** Start of DATA SEGMENT **

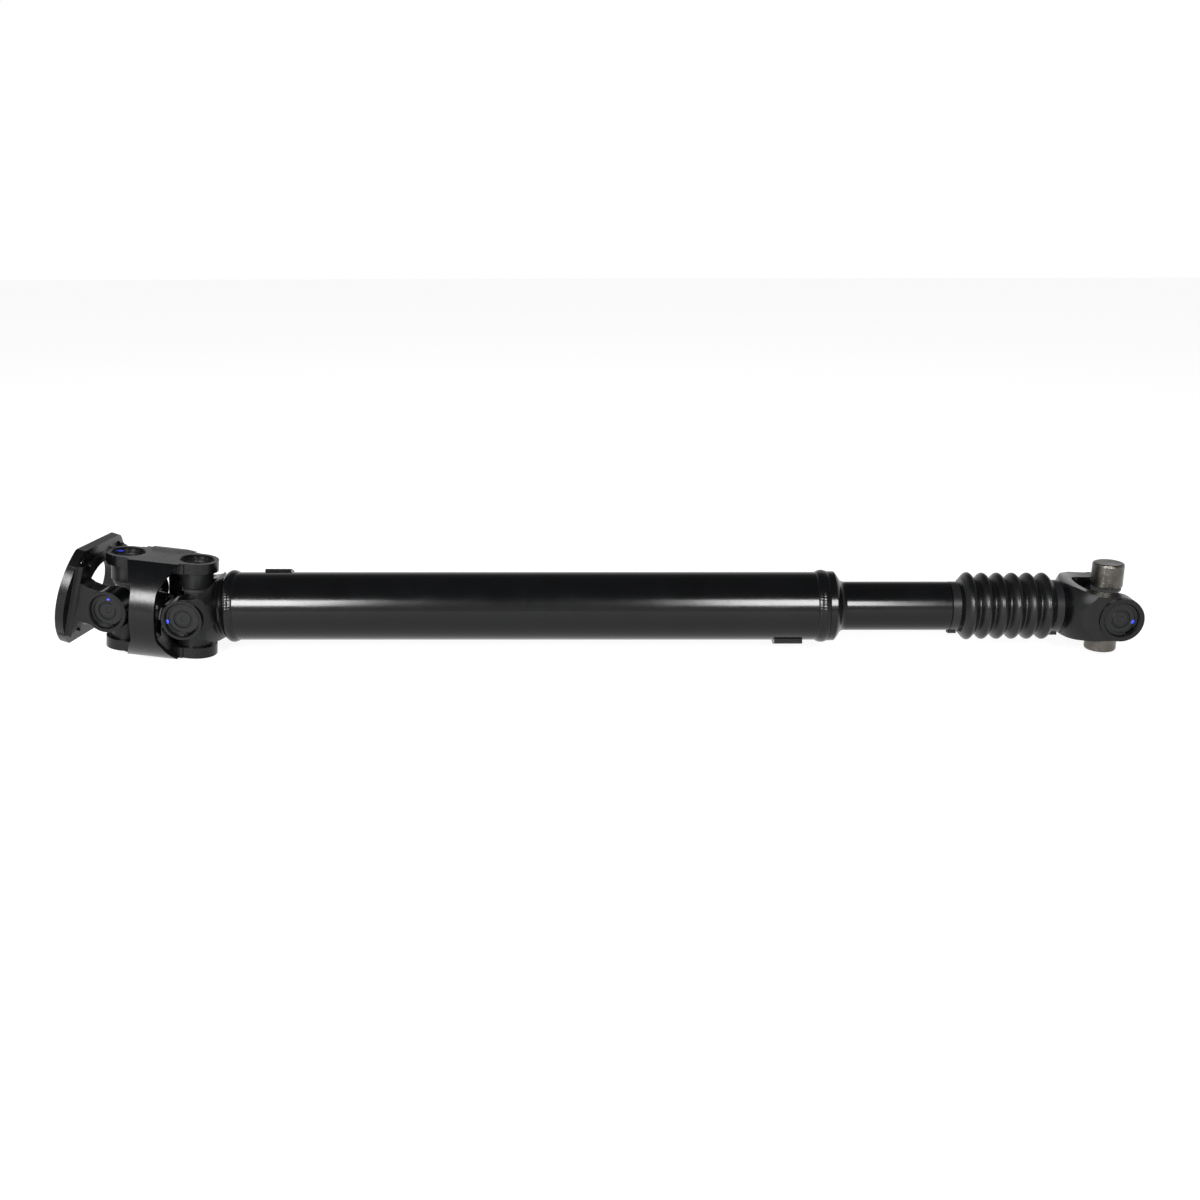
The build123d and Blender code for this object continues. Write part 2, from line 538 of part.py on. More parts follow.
with BuildPart() as boot_clamp_front_drawn:
    with BuildSketch(Plane.YZ.offset(cuff_start_x + 1.0)):
        Circle(cuff_seat_r + 1.5 + clamp_t)
        Circle(cuff_seat_r + 1.5, mode=Mode.SUBTRACT)
    extrude(amount=clamp_w - 0.6)
    with BuildSketch(Plane.YZ.offset(cuff_start_x + 1.0)):
        with Locations(Location((0, 0), 262)):
            with Locations((cuff_seat_r + 1.5 + 1.8, 0)):
                Rectangle(3.4, 7.2)
                Rectangle(1.8, 5.2, mode=Mode.SUBTRACT)
        Circle(cuff_seat_r + 1.5, mode=Mode.SUBTRACT)
    extrude(amount=clamp_w - 0.6)
with BuildPart() as boot_clamp_front:
    add(boot_clamp_front_drawn.part.moved(shaft_at))

with BuildPart() as boot_clamp_rear_drawn:
    with BuildSketch(Plane.YZ.offset(rear_cuff_x0 + 0.6)):
        Circle(stub_seat_r + 1.8 + clamp_t)
        Circle(stub_seat_r + 1.8, mode=Mode.SUBTRACT)
    extrude(amount=clamp_w)
    with BuildSketch(Plane.YZ.offset(rear_cuff_x0 + 0.6)):
        with Locations(Location((0, 0), 262)):
            with Locations((stub_seat_r + 1.8 + 1.8, 0)):
                Rectangle(3.4, 7.2)
                Rectangle(1.8, 5.2, mode=Mode.SUBTRACT)
        Circle(stub_seat_r + 1.8, mode=Mode.SUBTRACT)
    extrude(amount=clamp_w)
with BuildPart() as boot_clamp_rear:
    add(boot_clamp_rear_drawn.part.moved(shaft_at))

# ======== crosses ========
with BuildPart() as rear_cross:
    add(spider_unit.part.moved(rear_cross_at))
with BuildPart() as front_cross:
    add(spider_unit.part.moved(front_cross_at))
with BuildPart() as end_cross:
    add(spider_unit.part.moved(end_at))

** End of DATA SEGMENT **

→ **GIVEN EXERCISE**:
Reproduce the listing above word for word.

→ **ANSWER FOR THE TASK**:
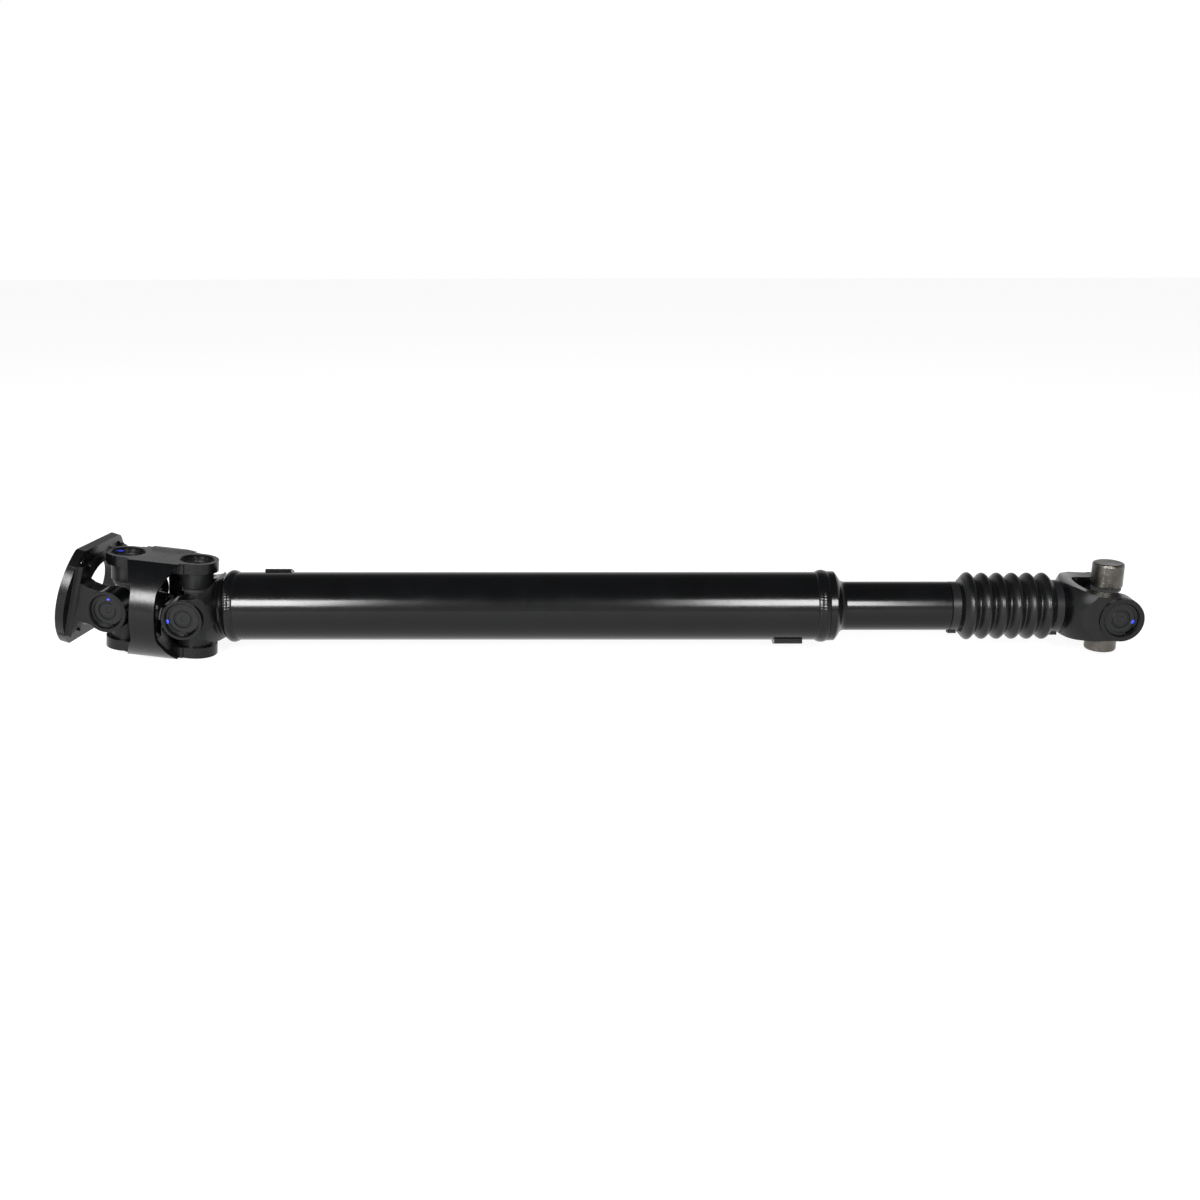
The build123d and Blender code for this object continues. Write part 2, from line 538 of part.py on. More parts follow.
with BuildPart() as boot_clamp_front_drawn:
    with BuildSketch(Plane.YZ.offset(cuff_start_x + 1.0)):
        Circle(cuff_seat_r + 1.5 + clamp_t)
        Circle(cuff_seat_r + 1.5, mode=Mode.SUBTRACT)
    extrude(amount=clamp_w - 0.6)
    with BuildSketch(Plane.YZ.offset(cuff_start_x + 1.0)):
        with Locations(Location((0, 0), 262)):
            with Locations((cuff_seat_r + 1.5 + 1.8, 0)):
                Rectangle(3.4, 7.2)
                Rectangle(1.8, 5.2, mode=Mode.SUBTRACT)
        Circle(cuff_seat_r + 1.5, mode=Mode.SUBTRACT)
    extrude(amount=clamp_w - 0.6)
with BuildPart() as boot_clamp_front:
    add(boot_clamp_front_drawn.part.moved(shaft_at))

with BuildPart() as boot_clamp_rear_drawn:
    with BuildSketch(Plane.YZ.offset(rear_cuff_x0 + 0.6)):
        Circle(stub_seat_r + 1.8 + clamp_t)
        Circle(stub_seat_r + 1.8, mode=Mode.SUBTRACT)
    extrude(amount=clamp_w)
    with BuildSketch(Plane.YZ.offset(rear_cuff_x0 + 0.6)):
        with Locations(Location((0, 0), 262)):
            with Locations((stub_seat_r + 1.8 + 1.8, 0)):
                Rectangle(3.4, 7.2)
                Rectangle(1.8, 5.2, mode=Mode.SUBTRACT)
        Circle(stub_seat_r + 1.8, mode=Mode.SUBTRACT)
    extrude(amount=clamp_w)
with BuildPart() as boot_clamp_rear:
    add(boot_clamp_rear_drawn.part.moved(shaft_at))

# ======== crosses ========
with BuildPart() as rear_cross:
    add(spider_unit.part.moved(rear_cross_at))
with BuildPart() as front_cross:
    add(spider_unit.part.moved(front_cross_at))
with BuildPart() as end_cross:
    add(spider_unit.part.moved(end_at))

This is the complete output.